══ Information provided

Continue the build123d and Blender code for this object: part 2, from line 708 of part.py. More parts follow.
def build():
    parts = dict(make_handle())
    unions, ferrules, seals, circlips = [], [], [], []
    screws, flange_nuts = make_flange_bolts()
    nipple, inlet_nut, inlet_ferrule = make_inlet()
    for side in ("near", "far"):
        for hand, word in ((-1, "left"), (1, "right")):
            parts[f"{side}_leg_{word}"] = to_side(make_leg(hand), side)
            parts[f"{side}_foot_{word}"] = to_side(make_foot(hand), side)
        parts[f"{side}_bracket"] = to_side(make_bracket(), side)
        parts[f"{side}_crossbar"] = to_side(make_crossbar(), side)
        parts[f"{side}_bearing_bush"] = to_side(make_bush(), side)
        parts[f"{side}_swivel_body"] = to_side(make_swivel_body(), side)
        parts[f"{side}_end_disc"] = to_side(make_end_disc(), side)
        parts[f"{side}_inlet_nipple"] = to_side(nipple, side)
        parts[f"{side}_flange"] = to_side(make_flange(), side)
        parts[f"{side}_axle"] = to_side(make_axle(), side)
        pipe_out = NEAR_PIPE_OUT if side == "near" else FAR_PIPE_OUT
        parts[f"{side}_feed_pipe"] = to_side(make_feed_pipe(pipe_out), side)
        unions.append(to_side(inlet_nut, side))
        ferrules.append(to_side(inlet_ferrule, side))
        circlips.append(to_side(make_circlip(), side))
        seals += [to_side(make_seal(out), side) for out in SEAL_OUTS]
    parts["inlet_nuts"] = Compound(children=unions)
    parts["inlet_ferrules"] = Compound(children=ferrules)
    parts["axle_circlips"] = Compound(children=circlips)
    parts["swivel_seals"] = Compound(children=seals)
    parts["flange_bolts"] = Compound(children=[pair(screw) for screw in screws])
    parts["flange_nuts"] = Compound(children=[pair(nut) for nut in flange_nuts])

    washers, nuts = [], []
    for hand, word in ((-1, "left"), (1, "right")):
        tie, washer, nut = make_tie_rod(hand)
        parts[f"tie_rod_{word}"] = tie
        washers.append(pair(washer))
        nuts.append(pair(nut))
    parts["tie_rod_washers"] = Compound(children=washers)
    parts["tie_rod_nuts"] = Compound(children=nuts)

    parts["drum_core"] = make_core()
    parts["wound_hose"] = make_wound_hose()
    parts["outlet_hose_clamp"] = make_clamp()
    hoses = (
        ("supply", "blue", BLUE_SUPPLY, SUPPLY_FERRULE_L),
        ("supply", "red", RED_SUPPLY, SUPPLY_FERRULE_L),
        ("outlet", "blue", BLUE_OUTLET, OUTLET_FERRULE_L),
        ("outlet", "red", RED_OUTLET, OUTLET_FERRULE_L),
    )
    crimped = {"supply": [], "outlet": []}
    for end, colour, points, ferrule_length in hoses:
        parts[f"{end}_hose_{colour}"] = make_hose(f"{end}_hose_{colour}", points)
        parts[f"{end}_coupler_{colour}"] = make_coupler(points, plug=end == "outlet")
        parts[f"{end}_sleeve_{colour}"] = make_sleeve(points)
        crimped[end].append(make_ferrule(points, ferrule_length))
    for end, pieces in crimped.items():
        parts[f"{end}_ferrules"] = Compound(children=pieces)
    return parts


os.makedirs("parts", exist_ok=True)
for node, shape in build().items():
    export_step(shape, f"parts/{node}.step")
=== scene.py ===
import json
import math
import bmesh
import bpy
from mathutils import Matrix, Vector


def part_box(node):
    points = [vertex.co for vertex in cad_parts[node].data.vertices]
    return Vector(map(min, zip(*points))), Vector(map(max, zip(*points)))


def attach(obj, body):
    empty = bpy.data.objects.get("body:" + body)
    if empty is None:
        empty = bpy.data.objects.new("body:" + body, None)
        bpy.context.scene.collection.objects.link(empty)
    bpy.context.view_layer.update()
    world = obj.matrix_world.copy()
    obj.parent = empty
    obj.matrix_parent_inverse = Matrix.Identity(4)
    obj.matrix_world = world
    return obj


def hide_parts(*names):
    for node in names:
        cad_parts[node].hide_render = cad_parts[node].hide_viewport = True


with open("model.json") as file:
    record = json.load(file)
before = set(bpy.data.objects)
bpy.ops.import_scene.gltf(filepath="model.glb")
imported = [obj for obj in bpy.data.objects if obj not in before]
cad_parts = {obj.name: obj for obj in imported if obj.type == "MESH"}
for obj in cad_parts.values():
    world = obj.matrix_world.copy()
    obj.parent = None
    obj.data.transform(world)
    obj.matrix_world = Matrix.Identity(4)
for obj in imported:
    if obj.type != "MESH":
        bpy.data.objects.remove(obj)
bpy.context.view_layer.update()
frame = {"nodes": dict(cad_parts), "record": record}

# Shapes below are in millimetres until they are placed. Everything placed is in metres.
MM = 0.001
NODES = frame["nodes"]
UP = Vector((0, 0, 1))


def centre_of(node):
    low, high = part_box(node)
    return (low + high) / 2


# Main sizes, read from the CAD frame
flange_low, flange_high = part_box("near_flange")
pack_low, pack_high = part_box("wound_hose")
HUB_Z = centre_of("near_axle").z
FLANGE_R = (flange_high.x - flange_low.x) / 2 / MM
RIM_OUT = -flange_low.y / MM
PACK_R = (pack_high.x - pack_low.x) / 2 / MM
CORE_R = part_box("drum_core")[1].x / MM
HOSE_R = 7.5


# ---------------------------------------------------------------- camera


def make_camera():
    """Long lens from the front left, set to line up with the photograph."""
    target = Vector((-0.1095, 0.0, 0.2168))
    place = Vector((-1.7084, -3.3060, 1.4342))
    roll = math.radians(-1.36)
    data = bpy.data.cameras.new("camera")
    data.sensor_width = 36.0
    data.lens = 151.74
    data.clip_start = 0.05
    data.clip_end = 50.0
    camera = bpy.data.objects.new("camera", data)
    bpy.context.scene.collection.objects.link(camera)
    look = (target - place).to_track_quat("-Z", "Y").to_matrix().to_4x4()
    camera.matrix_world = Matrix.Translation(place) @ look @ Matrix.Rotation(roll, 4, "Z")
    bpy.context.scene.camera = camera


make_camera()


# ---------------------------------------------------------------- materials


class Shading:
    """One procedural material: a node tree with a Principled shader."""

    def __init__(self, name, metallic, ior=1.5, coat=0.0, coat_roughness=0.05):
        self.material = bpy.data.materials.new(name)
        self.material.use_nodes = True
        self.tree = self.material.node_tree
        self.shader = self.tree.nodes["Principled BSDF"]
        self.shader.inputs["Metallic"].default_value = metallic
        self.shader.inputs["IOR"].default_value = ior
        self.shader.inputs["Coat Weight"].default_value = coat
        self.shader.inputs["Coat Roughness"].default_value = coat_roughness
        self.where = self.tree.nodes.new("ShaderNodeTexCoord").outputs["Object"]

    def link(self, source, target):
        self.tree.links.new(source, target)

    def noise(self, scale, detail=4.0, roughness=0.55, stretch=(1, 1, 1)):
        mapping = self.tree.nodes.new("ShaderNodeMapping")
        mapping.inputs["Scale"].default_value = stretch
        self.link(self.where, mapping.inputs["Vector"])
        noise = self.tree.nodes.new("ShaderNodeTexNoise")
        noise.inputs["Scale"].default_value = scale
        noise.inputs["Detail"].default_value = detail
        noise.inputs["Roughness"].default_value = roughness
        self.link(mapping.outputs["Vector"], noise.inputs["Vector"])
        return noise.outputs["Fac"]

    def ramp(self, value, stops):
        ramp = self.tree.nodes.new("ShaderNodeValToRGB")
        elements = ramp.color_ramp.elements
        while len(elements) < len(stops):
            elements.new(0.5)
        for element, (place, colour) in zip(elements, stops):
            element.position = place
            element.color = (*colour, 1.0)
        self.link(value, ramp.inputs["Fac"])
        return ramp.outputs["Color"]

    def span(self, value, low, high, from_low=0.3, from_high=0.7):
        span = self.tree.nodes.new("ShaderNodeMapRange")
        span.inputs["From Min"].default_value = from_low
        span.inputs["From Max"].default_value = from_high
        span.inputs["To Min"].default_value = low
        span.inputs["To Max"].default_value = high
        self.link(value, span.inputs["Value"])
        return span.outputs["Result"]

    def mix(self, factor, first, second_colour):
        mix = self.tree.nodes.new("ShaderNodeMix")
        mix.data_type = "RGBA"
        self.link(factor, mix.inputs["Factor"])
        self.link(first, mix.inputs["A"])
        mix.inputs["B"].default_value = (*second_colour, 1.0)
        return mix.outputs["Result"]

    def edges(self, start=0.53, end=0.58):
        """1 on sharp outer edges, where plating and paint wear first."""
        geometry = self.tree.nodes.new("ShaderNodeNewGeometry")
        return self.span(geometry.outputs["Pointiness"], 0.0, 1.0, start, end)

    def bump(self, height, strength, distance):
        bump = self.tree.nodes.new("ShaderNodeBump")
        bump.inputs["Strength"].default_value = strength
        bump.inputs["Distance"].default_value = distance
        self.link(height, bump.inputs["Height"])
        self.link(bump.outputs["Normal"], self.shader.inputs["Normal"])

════

_Exercise brief_:
Begin with the line containing "return parts" and end with the line containing "obj.parent = None"; repeat every line from start to finish exactly, and nothing outside them.

_Solution_:
    return parts


os.makedirs("parts", exist_ok=True)
for node, shape in build().items():
    export_step(shape, f"parts/{node}.step")
=== scene.py ===
import json
import math
import bmesh
import bpy
from mathutils import Matrix, Vector


def part_box(node):
    points = [vertex.co for vertex in cad_parts[node].data.vertices]
    return Vector(map(min, zip(*points))), Vector(map(max, zip(*points)))


def attach(obj, body):
    empty = bpy.data.objects.get("body:" + body)
    if empty is None:
        empty = bpy.data.objects.new("body:" + body, None)
        bpy.context.scene.collection.objects.link(empty)
    bpy.context.view_layer.update()
    world = obj.matrix_world.copy()
    obj.parent = empty
    obj.matrix_parent_inverse = Matrix.Identity(4)
    obj.matrix_world = world
    return obj


def hide_parts(*names):
    for node in names:
        cad_parts[node].hide_render = cad_parts[node].hide_viewport = True


with open("model.json") as file:
    record = json.load(file)
before = set(bpy.data.objects)
bpy.ops.import_scene.gltf(filepath="model.glb")
imported = [obj for obj in bpy.data.objects if obj not in before]
cad_parts = {obj.name: obj for obj in imported if obj.type == "MESH"}
for obj in cad_parts.values():
    world = obj.matrix_world.copy()
    obj.parent = None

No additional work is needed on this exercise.